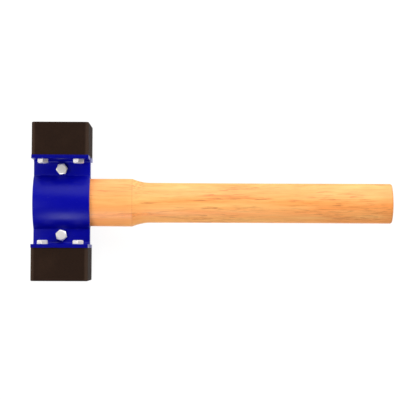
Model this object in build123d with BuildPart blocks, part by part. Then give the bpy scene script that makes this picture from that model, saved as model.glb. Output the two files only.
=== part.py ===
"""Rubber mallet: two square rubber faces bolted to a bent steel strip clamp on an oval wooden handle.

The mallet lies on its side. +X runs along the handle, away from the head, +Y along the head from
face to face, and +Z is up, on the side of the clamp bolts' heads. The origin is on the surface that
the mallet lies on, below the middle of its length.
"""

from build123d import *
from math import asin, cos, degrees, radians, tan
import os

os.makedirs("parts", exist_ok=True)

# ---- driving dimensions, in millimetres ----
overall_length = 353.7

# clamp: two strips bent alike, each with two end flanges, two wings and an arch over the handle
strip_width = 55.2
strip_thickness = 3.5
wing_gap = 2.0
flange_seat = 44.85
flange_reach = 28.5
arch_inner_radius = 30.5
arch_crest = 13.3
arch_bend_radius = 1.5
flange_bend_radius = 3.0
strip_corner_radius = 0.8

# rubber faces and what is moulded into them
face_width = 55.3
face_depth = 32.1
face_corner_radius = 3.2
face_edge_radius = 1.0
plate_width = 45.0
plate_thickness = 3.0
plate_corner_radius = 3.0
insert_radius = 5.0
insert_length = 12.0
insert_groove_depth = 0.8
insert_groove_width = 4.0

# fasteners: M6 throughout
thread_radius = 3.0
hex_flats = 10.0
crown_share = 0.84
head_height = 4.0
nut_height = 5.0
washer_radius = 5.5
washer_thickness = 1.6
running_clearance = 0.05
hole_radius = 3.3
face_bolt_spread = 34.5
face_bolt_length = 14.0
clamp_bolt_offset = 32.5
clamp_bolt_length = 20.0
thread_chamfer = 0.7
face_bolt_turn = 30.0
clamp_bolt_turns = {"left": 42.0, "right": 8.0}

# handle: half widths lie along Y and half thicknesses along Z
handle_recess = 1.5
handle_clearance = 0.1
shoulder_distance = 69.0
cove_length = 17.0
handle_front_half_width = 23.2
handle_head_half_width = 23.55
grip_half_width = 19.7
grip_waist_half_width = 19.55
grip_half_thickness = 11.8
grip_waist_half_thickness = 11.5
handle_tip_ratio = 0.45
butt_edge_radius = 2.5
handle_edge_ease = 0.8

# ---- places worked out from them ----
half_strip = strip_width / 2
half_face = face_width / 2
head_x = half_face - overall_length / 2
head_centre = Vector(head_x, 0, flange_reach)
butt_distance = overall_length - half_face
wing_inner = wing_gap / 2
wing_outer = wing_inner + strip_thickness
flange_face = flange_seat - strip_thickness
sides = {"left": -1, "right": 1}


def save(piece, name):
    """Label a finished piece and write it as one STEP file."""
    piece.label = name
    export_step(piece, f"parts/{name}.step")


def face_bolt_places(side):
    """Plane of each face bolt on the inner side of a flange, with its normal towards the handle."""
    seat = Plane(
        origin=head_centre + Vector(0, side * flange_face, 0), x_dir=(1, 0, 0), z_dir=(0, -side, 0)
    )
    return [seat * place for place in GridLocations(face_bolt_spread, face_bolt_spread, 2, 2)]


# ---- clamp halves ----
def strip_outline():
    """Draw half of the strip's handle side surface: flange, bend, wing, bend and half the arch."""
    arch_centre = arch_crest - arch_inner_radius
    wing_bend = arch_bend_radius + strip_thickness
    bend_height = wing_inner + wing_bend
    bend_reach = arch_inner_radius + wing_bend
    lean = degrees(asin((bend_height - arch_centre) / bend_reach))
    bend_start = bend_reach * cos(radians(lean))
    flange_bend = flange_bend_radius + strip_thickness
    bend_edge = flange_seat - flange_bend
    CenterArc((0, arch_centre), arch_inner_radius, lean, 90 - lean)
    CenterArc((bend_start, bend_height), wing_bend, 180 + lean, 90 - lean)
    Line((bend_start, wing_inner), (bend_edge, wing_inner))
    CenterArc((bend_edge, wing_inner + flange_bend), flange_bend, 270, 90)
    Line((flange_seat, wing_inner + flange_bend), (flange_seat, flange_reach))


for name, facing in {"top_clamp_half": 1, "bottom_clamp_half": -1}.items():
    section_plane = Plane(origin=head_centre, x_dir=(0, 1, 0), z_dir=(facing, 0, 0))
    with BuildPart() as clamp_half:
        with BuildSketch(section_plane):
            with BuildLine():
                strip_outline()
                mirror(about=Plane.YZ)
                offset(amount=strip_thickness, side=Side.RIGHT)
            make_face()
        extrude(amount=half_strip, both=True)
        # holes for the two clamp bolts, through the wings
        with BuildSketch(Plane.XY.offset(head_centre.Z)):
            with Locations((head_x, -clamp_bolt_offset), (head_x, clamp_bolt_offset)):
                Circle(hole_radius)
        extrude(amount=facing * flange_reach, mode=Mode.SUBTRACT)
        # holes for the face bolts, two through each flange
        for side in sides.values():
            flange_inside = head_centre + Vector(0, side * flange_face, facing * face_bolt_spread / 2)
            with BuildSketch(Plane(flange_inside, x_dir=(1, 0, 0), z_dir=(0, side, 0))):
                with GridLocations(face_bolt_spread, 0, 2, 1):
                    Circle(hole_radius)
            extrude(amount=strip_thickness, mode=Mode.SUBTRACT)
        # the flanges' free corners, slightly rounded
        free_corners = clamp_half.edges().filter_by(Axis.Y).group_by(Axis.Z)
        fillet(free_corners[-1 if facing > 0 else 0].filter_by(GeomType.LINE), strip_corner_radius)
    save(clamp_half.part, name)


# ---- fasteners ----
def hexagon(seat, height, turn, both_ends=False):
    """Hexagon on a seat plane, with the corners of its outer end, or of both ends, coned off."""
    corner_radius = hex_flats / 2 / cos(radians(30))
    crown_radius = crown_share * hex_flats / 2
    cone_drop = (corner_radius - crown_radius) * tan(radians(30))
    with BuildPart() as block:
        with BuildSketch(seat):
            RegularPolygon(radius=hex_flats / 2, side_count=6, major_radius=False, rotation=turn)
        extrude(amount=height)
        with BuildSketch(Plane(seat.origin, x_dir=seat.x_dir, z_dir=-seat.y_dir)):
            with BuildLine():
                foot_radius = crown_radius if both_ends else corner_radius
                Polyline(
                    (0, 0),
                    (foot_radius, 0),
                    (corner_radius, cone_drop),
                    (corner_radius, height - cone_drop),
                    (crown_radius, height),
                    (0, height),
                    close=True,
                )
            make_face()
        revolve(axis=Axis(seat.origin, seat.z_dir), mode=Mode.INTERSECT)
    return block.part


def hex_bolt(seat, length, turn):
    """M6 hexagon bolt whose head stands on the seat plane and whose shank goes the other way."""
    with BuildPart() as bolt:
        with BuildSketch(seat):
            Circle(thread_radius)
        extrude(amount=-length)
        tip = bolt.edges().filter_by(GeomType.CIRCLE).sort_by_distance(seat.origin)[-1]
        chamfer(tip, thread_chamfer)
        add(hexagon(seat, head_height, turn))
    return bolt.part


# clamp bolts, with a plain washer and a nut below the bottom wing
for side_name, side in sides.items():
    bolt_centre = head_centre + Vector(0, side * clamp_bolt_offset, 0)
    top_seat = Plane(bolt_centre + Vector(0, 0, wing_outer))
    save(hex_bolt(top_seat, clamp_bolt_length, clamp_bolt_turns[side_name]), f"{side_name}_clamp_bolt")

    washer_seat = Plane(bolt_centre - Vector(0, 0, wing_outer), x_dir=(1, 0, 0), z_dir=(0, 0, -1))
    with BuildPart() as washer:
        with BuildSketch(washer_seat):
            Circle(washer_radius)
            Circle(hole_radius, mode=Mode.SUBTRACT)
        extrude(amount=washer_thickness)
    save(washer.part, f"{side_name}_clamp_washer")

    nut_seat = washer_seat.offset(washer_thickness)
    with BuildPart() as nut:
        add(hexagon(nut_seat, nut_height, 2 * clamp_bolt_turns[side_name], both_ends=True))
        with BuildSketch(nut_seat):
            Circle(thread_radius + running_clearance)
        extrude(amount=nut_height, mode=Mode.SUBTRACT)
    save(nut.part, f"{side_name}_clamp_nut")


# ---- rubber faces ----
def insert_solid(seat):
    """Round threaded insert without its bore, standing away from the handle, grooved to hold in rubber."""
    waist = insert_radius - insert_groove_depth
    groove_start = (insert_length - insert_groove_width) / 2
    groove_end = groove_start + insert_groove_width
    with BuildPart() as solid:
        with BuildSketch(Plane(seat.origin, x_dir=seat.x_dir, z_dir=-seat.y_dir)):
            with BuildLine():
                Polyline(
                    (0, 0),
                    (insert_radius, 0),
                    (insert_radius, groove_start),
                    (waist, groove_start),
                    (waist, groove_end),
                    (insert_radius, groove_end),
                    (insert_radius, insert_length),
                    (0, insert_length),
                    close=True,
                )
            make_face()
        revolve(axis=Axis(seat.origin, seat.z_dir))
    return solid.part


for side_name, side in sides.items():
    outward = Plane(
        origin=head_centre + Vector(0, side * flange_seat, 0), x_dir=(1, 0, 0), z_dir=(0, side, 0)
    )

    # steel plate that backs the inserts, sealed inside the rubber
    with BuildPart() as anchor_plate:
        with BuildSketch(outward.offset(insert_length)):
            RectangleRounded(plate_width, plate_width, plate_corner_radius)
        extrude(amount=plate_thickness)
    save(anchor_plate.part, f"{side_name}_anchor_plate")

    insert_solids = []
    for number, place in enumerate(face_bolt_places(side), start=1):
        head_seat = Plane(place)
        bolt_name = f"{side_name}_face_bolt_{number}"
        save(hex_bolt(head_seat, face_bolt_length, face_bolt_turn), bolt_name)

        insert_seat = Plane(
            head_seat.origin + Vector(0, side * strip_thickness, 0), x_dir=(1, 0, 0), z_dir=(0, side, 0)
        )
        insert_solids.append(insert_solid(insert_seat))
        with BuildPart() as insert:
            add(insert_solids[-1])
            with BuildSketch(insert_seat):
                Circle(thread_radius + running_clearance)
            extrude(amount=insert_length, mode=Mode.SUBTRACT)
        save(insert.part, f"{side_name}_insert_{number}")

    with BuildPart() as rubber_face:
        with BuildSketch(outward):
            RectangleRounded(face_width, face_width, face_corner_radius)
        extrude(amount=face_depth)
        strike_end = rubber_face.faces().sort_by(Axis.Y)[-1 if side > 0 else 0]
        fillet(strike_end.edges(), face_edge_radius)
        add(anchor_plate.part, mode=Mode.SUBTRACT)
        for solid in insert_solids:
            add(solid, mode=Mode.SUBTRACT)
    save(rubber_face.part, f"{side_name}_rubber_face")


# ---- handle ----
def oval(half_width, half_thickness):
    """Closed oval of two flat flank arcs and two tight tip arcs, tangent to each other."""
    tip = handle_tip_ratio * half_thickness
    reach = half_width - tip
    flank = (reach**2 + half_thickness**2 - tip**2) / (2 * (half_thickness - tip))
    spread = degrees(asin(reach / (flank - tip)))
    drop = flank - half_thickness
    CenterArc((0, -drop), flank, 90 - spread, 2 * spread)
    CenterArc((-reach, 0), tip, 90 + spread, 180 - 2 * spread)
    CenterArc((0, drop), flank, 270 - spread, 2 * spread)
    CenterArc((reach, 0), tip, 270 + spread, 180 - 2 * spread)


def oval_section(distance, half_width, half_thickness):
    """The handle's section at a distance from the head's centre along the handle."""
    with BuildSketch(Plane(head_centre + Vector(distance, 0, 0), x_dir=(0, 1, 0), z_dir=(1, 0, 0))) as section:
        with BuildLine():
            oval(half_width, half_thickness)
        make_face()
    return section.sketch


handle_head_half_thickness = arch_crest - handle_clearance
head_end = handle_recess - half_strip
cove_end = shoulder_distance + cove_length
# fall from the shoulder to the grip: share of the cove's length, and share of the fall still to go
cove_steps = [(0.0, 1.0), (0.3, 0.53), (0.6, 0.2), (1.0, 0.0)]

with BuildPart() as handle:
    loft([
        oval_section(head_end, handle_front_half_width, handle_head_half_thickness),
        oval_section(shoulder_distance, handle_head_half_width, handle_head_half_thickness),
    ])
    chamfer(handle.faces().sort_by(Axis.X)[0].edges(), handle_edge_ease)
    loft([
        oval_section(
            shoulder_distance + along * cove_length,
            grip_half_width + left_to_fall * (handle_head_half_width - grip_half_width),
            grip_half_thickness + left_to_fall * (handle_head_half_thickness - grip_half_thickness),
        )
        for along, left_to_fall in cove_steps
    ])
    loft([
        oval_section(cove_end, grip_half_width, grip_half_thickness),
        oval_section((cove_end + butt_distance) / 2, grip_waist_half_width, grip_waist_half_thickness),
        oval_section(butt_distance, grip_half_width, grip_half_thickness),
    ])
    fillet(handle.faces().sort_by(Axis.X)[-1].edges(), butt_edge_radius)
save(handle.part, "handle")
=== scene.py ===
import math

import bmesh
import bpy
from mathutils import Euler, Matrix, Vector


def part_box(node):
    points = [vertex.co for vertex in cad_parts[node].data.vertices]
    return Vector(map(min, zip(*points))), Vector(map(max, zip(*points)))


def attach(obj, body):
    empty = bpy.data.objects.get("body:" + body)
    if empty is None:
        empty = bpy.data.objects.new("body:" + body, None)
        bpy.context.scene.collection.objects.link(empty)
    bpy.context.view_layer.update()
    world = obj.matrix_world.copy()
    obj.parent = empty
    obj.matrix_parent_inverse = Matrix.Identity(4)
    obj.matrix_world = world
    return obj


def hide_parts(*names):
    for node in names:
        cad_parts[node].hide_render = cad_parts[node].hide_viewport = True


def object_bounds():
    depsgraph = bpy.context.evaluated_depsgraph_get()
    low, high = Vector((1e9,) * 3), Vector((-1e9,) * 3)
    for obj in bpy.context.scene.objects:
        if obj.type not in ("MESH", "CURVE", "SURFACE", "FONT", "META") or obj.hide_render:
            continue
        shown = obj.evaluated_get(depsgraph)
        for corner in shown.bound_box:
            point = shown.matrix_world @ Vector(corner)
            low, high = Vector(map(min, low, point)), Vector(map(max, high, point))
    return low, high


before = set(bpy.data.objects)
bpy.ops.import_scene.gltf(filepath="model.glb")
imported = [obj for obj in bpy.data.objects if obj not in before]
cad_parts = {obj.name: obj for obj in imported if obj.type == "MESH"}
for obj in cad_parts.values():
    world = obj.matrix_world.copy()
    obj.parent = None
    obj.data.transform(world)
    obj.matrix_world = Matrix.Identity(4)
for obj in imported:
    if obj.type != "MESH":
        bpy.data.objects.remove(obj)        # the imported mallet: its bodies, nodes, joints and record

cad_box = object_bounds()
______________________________
### THE REQUEST
Exactly as written, please reproduce the lines from the first line of the data to the line containing "insert_groove_width = 4.0", inclusive, and nothing else.

### RESPONSE TO THE TASK
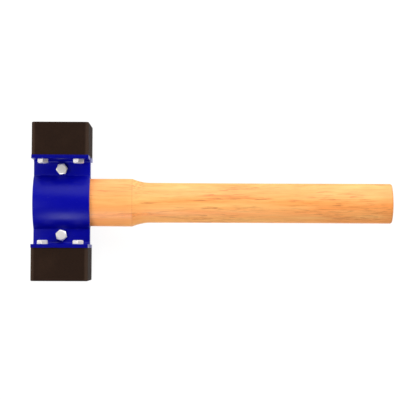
Model this object in build123d with BuildPart blocks, part by part. Then give the bpy scene script that makes this picture from that model, saved as model.glb. Output the two files only.
=== part.py ===
"""Rubber mallet: two square rubber faces bolted to a bent steel strip clamp on an oval wooden handle.

The mallet lies on its side. +X runs along the handle, away from the head, +Y along the head from
face to face, and +Z is up, on the side of the clamp bolts' heads. The origin is on the surface that
the mallet lies on, below the middle of its length.
"""

from build123d import *
from math import asin, cos, degrees, radians, tan
import os

os.makedirs("parts", exist_ok=True)

# ---- driving dimensions, in millimetres ----
overall_length = 353.7

# clamp: two strips bent alike, each with two end flanges, two wings and an arch over the handle
strip_width = 55.2
strip_thickness = 3.5
wing_gap = 2.0
flange_seat = 44.85
flange_reach = 28.5
arch_inner_radius = 30.5
arch_crest = 13.3
arch_bend_radius = 1.5
flange_bend_radius = 3.0
strip_corner_radius = 0.8

# rubber faces and what is moulded into them
face_width = 55.3
face_depth = 32.1
face_corner_radius = 3.2
face_edge_radius = 1.0
plate_width = 45.0
plate_thickness = 3.0
plate_corner_radius = 3.0
insert_radius = 5.0
insert_length = 12.0
insert_groove_depth = 0.8
insert_groove_width = 4.0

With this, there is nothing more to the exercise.